“Dad gracias
al Señor porque es bueno, porque es eterna su misericordia” reza el salmo de hoy. Por designio del Papa San Juan Pablo II, este domingo se llama Domingo de
la Divina Misericordia. Se trata de algo que va mucho más allá que una devoción
particular. Como ha explicado el Santo Padre en su encíclica Dives in
misericordia, la Divina Misericordia es la manifestación amorosa de Dios en una
historia herida por el pecado. “Misericordia” proviene de dos palabras:
“Miseria” y “Cor”. Dios pone nuestra mísera situación debida al pecado en su
corazón de Padre, que es fiel a sus designios. Jesucristo, muerto y resucitado,
es la suprema manifestación y actuación de la Divina Misericordia. «Tanto amó
Dios al mundo que le entregó a su Hijo Unigénito» (Jn 3,16) y lo ha enviado a
la muerte para que fuésemos salvados. «Para redimir al esclavo ha sacrificado
al Hijo», hemos proclamado en el Pregón pascual de la Vigilia. Y, una vez
resucitado, lo ha constituido en fuente de salvación para todos los que creen
en Él. Por la fe y la conversión acogemos el tesoro de la Divina Misericordia.
El saludo del
resucitado es “Paz a vosotros”. Más que el saludo habitual en la cultura
hebrea, podemos sentirlo como la expresión del deseo de lo que él quiere
suscitar con su presencia viva entre nosotros.

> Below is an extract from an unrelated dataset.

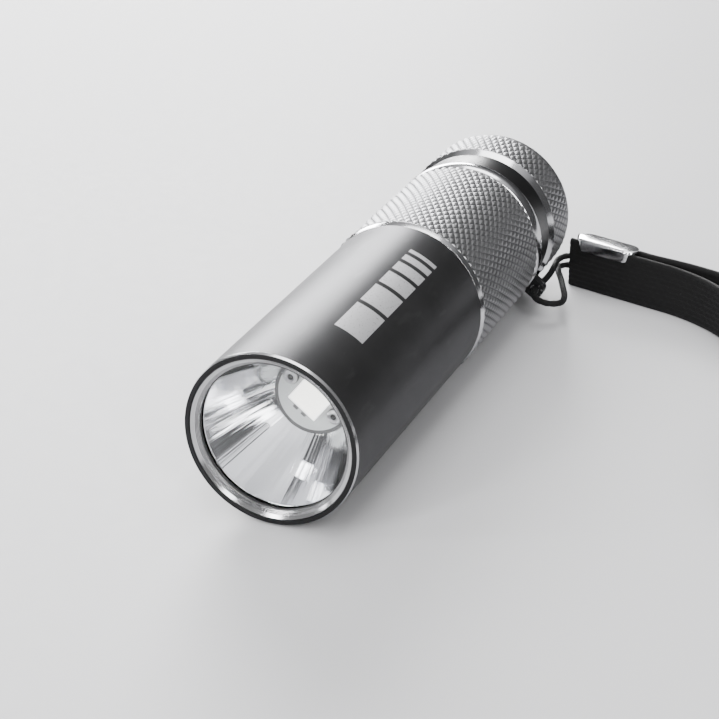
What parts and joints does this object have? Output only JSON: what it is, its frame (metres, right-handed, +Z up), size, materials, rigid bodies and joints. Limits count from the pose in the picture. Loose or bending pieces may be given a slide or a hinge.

Desde ahí, ¿qué podemos aportar
las comunidades cristianas a la búsqueda de la paz?
En la
enseñanza y en la vida de Jesús la paz ocupa un lugar destacado, su vida, de
hecho, está enmarcada en dos anuncios de paz: los pastores que dormían al raso
y soñaban el amanecer de la justicia son alentados por el anuncio del
nacimiento de un Niño que traía consigo la paz a la tierra y, los discípulos
del Maestro, en la hora de su partida, reciben como herencia espiritual el
encargo de ser testigos de la paz: “mi paz os dejo, mi paz os doy”.
La paz, la que
nace de un corazón nuevo y no de simples armisticios entre las partes en
conflicto, es una consecuencia, en primer lugar, de la presencia de Jesús
y los valores del Reino en la comunidad que hacen que, por encima de
cualquier interés particular o nacional, se coloque la dignidad de toda
persona humana y, en segundo lugar, de la transformación que la vida
nueva, inaugurada en la Pascua, obra en los discípulos de Jesús. Las personas
que han experimentado el paso del hombre viejo al hombre nuevo se sienten
movidos a superar la lógica del odio, la muerte, la venganza y la destrucción
para dar paso a una nueva civilización construida sobre los cimientos del amor,
la verdad, la justicia y la paz.
Jesús le
dice a Tomás, “no seas incrédulo sino creyente”. Desde el trabajo por la paz
estamos llamados a creer en la fuerza del Espíritu del resucitado que es capaz
de cambiar los corazones de piedra por corazones de carne. Creer en el poder de
la comunidad que junto a Jesús, el Príncipe de la Paz, es capaz de derribar los
muros que separan a los hermanos: el odio, la injusticia, la exclusión, la
violencia, etc. Creer en los otros, evitar la tentación de la
desconfianza para que nos podamos sentar en la misma mesa a dialogar y diseñar
un nuevo orden social. Esto requiere transparencia y honestidad. No nos
cansemos de buscar la paz, de crear un clima favorable para conseguirla y no
pongamos zancadillas a los esfuerzos de las personas que se trabajan por
lograrla.
Somos llamados y enviados a ser constructores de paz.